= Edit Schlaffer =

Edit Schlaffer (born 25 September 1950 in Stegersbach, Burgenland, Austria), is a social scientist and the founder of Women Without Borders, based in Vienna, Austria. Her international efforts focus on grassroots, community-based female diplomacy, namely empowering women as agents of change and a critical driving force in stabilizing an insecure world.

She and Cheryl Benard contributed the piece "Benevolent despotism versus the contemporary feminist movement" to the 1984 anthology Sisterhood Is Global: The International Women's Movement Anthology, edited by Robin Morgan.

==Career==
Schlaffer started Women without Borders in 2001, headquartered in Vienna, which partners with local organizations in various countries to implement a number of integrated projects that aim to strengthen capabilities through education, collaboration and self-confidence: key tools for establishing a female power base in countries in crisis and transition.

In 2008 she launched the Sisters Against Violent Extremism (SAVE) campaign, focusing Women without Border's efforts to the security arena, organizing women (and men) internationally to take part in a research-based, family-centered counter-radicalization platform. Schlaffer's work seeks to propagate a security paradigm in which women serve on the front lines; one in which women's talents, skills, and unique position within the family structure are used to shape a new security architecture.

In implementing the SAVE platform, Schlaffer has partnered with organizations in 16 different countries including India (and Kashmir), Pakistan, Tajikistan, Indonesia, Zanzibar and Nigeria to set up "MotherSchools." These series of weekly training meetings, run by female community leaders, empower mothers with the competence and confidence to safeguard the young from the threat of violent extremism and the lure of radicalization. Furthermore, these meetings allow for collaboration, mutual support, and shared understanding.

A regular contributor to various news outlets including Huffington Post and Reuters Trust Law blogs, Schlaffer's efforts and research focus on gender and counter-terrorism strategies, peace-building through dialogue, and examining the role of civil society in improving the security architecture.

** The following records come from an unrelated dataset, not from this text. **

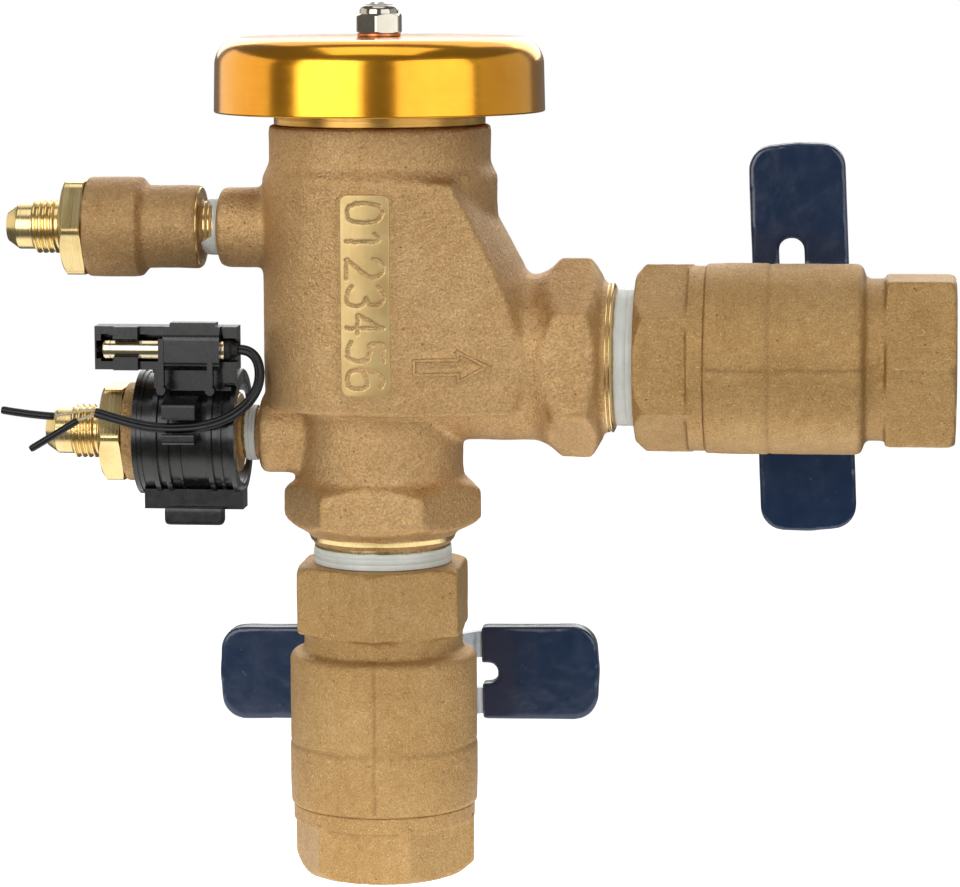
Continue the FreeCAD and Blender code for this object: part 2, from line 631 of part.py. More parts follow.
def cock_ball():
    """Ball at rest across the flow."""
    ball = Part.makeSphere(COCK_BALL_RADIUS)
    ball = ball.cut(aimed(cylinder(COCK_BORE_RADIUS, -9, 9), point(0, 0, 0), X))
    ball = ball.cut(block((-0.85, 3.8, -8), (0.85, 8, 8)))
    ball.translate(point(0, 0, COCK_BALL_Z))
    return ball


def cock_stem():
    """Stem with a tongue into the ball and a screwdriver slot at its outer end."""
    tongue = block((-0.8, 3.9, -2.6), (0.8, 5.9, 2.6))
    flange = across(cylinder(3.2, 5.7, 7.2))
    shank = across(lathe([(0, 6), (COCK_STEM_RADIUS, 6), (COCK_STEM_RADIUS, 15.4, 0.4), (0, 15.4)]))
    shape = joined([tongue, flange, shank]).cut(block((-5, 14.2, -0.45), (5, 16, 0.45)))
    shape.translate(point(0, 0, COCK_BALL_Z))
    return shape


def cock_seats():
    seats = []
    for side in (-1, 1):
        low, high = sorted((side * 3.2, side * 5.2))
        seat = ring(COCK_BORE_RADIUS + 0.2, 6.0, low, high)
        seat = seat.cut(Part.makeSphere(COCK_BALL_RADIUS + RUNNING_GAP))
        seat.translate(point(0, 0, COCK_BALL_Z))
        seats.append(seat)
    return seats


def cock_stem_seal():
    seal = across(ring(COCK_STEM_RADIUS + RUNNING_GAP, 3.3, 9.0, 10.4))
    seal.translate(point(0, 0, COCK_BALL_Z))
    return seal


def cock_tape():
    return lathe([(COCK_NIPPLE_RADIUS, 0.1), (5.75, 0.1, 0.2), (5.65, 1.6, 0.3), (5.75, 3.0, 0.3),
                  (COCK_NIPPLE_RADIUS, 3.0)])


# ---------------------------------------------------------------- clip-on sensor
def clamp_shell(rims):
    """Full drum round the lower cock, along X, with raised rims at the stated places."""
    z = LOWER_COCK[1]
    parts = [ring(CLAMP_INNER, CLAMP_OUTER, 0, CLAMP_X[1] - CLAMP_X[0])]
    for low, high, radius in rims:
        parts.append(ring(CLAMP_INNER, radius, low, high))
    return aimed(joined(parts), point(CLAMP_X[0], 0, z), X)


def sensor_tray():
    """Channel, open to the front, that holds the capsule; closed at its left end."""
    (left, right), (low, high) = TRAY_X, TRAY_Z
    wall = 1.5
    back = CAPSULE_Y + CAPSULE_RADIUS + 0.1
    outside = block((left, CAPSULE_Y - 1.6, low), (right, back + 0.9, high))
    inside = block((left + 1.3, CAPSULE_Y - 5, low + wall + 0.2), (right + 1, back, high - wall - 0.1))
    shape = outside.cut(inside)
    clips = [block((-53.5, CAPSULE_Y - 3.1, 112.0), (-48.4, CAPSULE_Y - 0.8, high)),
             block((-53.5, CAPSULE_Y - 3.1, low), (-48.4, CAPSULE_Y - 0.8, 108.3))]
    stop = block((-31.0, CAPSULE_Y - 1.6, 112.2), (right, back + 0.5, high))
    capsule_way = aimed(cylinder(CAPSULE_RADIUS + 0.02, -1, 40), point(left + 1.3, CAPSULE_Y, CAPSULE_Z), X)
    return joined([shape] + clips + [stop]).cut(capsule_way)


def side_profile(corners, low, high):
    """Prism between x = low and x = high with its outline given as (y, z[, rounding])."""
    shape = plate(corners, low, high)
    turn = FreeCAD.Rotation(Y, Z, X, "ZXY")
    shape.Placement = FreeCAD.Placement(point(0, 0, 0), turn).multiply(shape.Placement)
    return shape


def clamp_front():
    """Front half of the clamp with the tray, its web and lug, the lead hooks and the latch block."""
    length = CLAMP_X[1] - CLAMP_X[0]
    rims = [(0, 1.0, 12.9), (1.0, 1.9, 12.6), (4.2, 5.2, CLAMP_RIM), (6.6, 7.6, CLAMP_RIM - 0.1),
            (9.6, 10.1, 12.7), (15.6, 16.6, CLAMP_RIM - 0.1), (18.0, 18.6, 12.8),
            (length - 1.0, length, CLAMP_RIM)]
    drum = clamp_shell(rims)
    z = LOWER_COCK[1]
    front = joined([block((-60, -30, z), (-20, 1.0, z + 40)), block((-60, -30, z - 40), (-20, -0.6, z))])
    drum = drum.common(front)
    bore = aimed(cylinder(CLAMP_INNER, -10, 40), point(CLAMP_X[0], 0, z), X)

    latch = block((-48.8, -6.2, 76.1), (-28.2, -0.6, 80.2)).cut(bore)
    web = side_profile([(-8.6, 101.0), (1.0, 101.0), (1.0, 105.7), (-8.6, 105.7)], -46.0, -30.0).cut(bore)
    lug = side_profile([(-11.0, 102.6, 0.5), (-8.0, 101.6), (-8.0, 105.7), (-11.0, 105.7)], -31.2, -28.8)
    hooks = [side_profile([(-11.0, 97.6), (-15.9, 97.6), (-16.2, 95.9, 0.2), (-17.3, 95.9, 0.4),
                           (-17.3, 99.0, 0.5), (-12.5, 100.2), (-9.5, 100.2)], -42.9, -36.1),
             side_profile([(-11.0, 90.8), (-17.3, 90.8, 0.8), (-17.3, 93.0, 0.4), (-16.2, 93.0, 0.3),
                           (-15.8, 92.2, 0.2), (-11.0, 92.2)], -42.9, -36.3)]
    hooks = [hook.cut(bore) for hook in hooks]
    y, height = HINGE_YZ
    knuckles = []
    for low, high in ((-46.6, -42.6), (-34.4, -30.4)):
        barrel = aimed(cylinder(1.9, low, high), point(0, y, height), X)
        strap = block((low, -7.2, 104.4), (high, y, 107.2))
        knuckles.append(joined([barrel, strap]).cut(bore))
    shape = joined([drum, latch, web, lug, sensor_tray()] + hooks + knuckles)
    return shape.cut(aimed(cylinder(0.95, -60, -20), point(0, y, height), X))


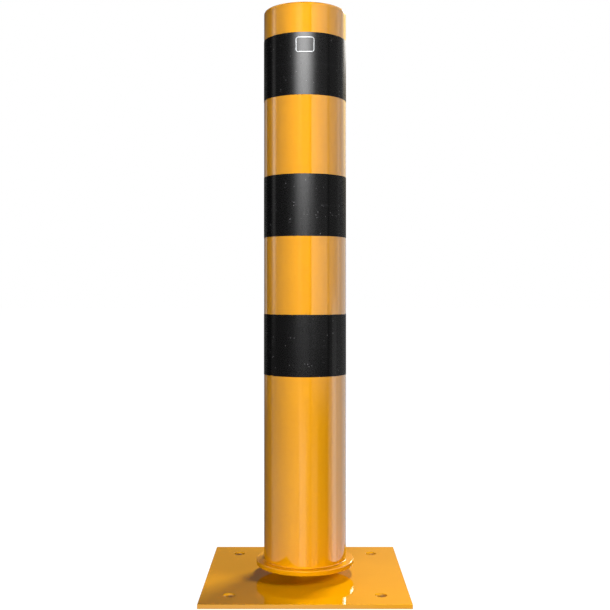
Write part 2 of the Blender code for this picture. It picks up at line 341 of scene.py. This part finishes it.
def finish_piece(obj, material, body, slot, *replaced):
    """Material, flat-true shading beside the small edge bevels, and the frame's bookkeeping. Without a body, the
    piece is left unparented."""
    obj.data.materials.clear()
    obj.data.materials.append(material)
    mod = obj.modifiers.new("true_normals", "WEIGHTED_NORMAL")
    mod.mode = "FACE_AREA"
    mod.weight = 80
    mod.keep_sharp = True
    if body:
        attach(obj, body)
    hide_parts(*replaced)
    return obj


# ------------------------------------------------------------------ base plate
low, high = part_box("base_plate")
half = high.x
plate_t = high.z
anchor = 0.137
hole_r = 0.011
edge = 0.0006


def rounded_plate():
    """The square plate with softly broken edges and drilled, slightly dished anchor holes."""
    bm = bmesh.new()
    bmesh.ops.create_cube(bm, size=1.0)
    for v in bm.verts:
        v.co = Vector((v.co.x * 2 * half, v.co.y * 2 * half, (v.co.z + 0.5) * plate_t))
    bmesh.ops.bevel(bm, geom=bm.edges[:], offset=edge, segments=3, profile=0.5, affect="EDGES")
    mesh = bpy.data.meshes.new("plate_visual")
    bm.to_mesh(mesh)
    bm.free()
    obj = bpy.data.objects.new("plate_visual", mesh)
    scene.collection.objects.link(obj)
    tools = []
    for sx in (-1, 1):
        for sy in (-1, 1):
            lip = 0.0003
            tool = turned(
                "drill",
                [(0.0, plate_t + 0.002), (hole_r + lip + 0.002, plate_t + 0.002)]
                + [(hole_r + lip, plate_t)]
                + [(hole_r + lip * (1 - math.sin(math.radians(a))), plate_t - lip * (1 - math.cos(math.radians(a)))) for a in (30, 60, 90)]
                + [(hole_r, 0.0005), (hole_r + 0.0005, 0.0), (hole_r + 0.0025, -0.002), (0.0, -0.002)],
                steps=96,
                closed=False,
            )
            tool.location = (sx * anchor, sy * anchor, 0.0)
            tools.append(tool)
    rod_low, rod_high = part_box("tie_rod")
    bore = turned(
        "bore",
        [(0.0, plate_t + 0.002), (rod_high.x + 0.0003, plate_t + 0.002), (rod_high.x + 0.0003, 0.004), (rod_high.x + 0.0063, -0.002), (0.0, -0.002)],
        steps=96,
        closed=False,
    )
    tools.append(bore)
    bpy.context.view_layer.update()
    for tool in tools:
        mod = obj.modifiers.new("drill", "BOOLEAN")
        mod.operation = "DIFFERENCE"
        mod.solver = "EXACT"
        mod.object = tool
    graph = bpy.context.evaluated_depsgraph_get()
    final = bpy.data.meshes.new_from_object(obj.evaluated_get(graph))
    obj.modifiers.clear()
    obj.data = final
    for tool in tools:
        bpy.data.objects.remove(tool)
    final.shade_smooth()
    final.set_sharp_from_angle(angle=math.radians(40))
    return obj


finish_piece(rounded_plate(), coat_plate, "floor_frame", "plate_coat", "base_plate")

# ------------------------------------------------------------------ post
flange_low, flange_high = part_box("foot_flange")
tube_low, tube_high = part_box("post_tube")
cap_low, cap_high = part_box("top_cap")
R = tube_high.x
R_IN = R - 0.0045
FR = flange_high.x
fz, ft = flange_low.z, flange_high.z - flange_low.z

pivot_z = frame["joints"][0]["pos_m"][2]
seat_r = 0.0403 * math.sin(math.radians(45))
cone_r = seat_r + (pivot_z + seat_r - fz)
flange = turned(
    "flange_visual",
    [(0.026, fz + ft)]
    + arc(FR - 0.0016, fz + ft - 0.0016, 0.0016, 90, 0, 8)
    + arc(FR - 0.0006, fz + 0.0006, 0.0006, 0, -90, 4)
    + [(cone_r + 0.0004, fz), (cone_r - 0.0002, fz + 0.0003), (0.026, fz + cone_r - 0.026)],
    steps=320,
)
finish_piece(flange, coat_post, "post", "post_coat", "foot_flange")

root = 0.0012
tube = turned(
    "tube_visual",
    [(R_IN, cap_high.z - 0.008), (R - 0.0002, cap_high.z - 0.008), (R, cap_high.z - 0.0082)]
    + [(R, fz + ft + root + 0.0003)]
    + arc(R + root, fz + ft + root + 0.0003, root, 180, 270, 5)
    + [(R_IN, fz + ft + 0.0003)],
    steps=320,
)
finish_piece(tube, coat_post, "post", "post_coat", "post_tube", "foot_weld", "cap_weld")

CAP_R = 0.005
cap = turned(
    "cap_visual",
    [(0.0, cap_high.z)]
    + [(R * f, cap_high.z) for f in (0.35, 0.7)]
    + arc(R - CAP_R, cap_high.z - CAP_R, CAP_R, 90, 0, 12)
    + [(R, cap_high.z - 0.0079), (R - 0.0002, cap_high.z - 0.008), (R_IN - 0.0003, cap_high.z - 0.008), (R_IN - 0.0003, cap_low.z), (0.0, cap_low.z)],
    steps=320,
    closed=False,
)
finish_piece(cap, coat_post, "post", "post_coat", "top_cap")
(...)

In 2013, Schlaffer, in collaboration with Dr. Ulrich Kropiunigg, conducted the first empirical research study into the potential of mothers to recognize early warning signs of radicalization in their sons and the needed tools to respond effectively. This study was supported by the Austrian Fund for Scientific Research.

Additionally Schlaffer has produced a number of short films highlighting female change-makers as well as perpetrators and survivors of terrorist acts. Her recent film, Your Mother, features the testimonies of mothers of sons who harmed or intended to harm others in the name of Jihad. The film is used as an education tool to raise awareness in communities where radicalism is propagated.

Schlaffer is a regular speaker in diverse settings: from TED talks, the Hedayah Center of Excellence, the Omega Institute, the Global Center on Cooperative Security, the Europe-wide Radicalisation Awareness Network to the OSCE and various United Nations branches. Women without Borders under her leadership has been lauded by both government and independent agencies, particularly surrounding its efforts to empower women in combatting extremism as an alternative security strategy. In 2005 she was awarded the Kaethe Leichter Austrian State Prize for Gender Equality and Research. In 2011 Schlaffer was named one of Newsweek′s "150 Movers and Shakers" and in 2010 she was named "21 Leaders of the 21st Century" by Women's eNews. Recently she was included on the Daily Beast′s 2014 List of the World's Women of Consequence and spoke at the 2014 Women of the World Summit at the Lincoln Center in New York about SAVE's work in galvanizing women and mothers to counter the increasing radicalization of youth. In 2012 she spoke at TEDxWomen in Washington DC, alongside two members of SAVE's partner organizations in Pakistan and India promoting reconciliation and collaboration among groups of women with histories of political conflict. Former Secretary Hillary Clinton has twice highlighted SAVE's contributions to the field. Most recently Schlaffer was awarded the Aenne Burda Award for Creative Leadership at the 2015 Digital Life Design (DLD) Conference in Munich.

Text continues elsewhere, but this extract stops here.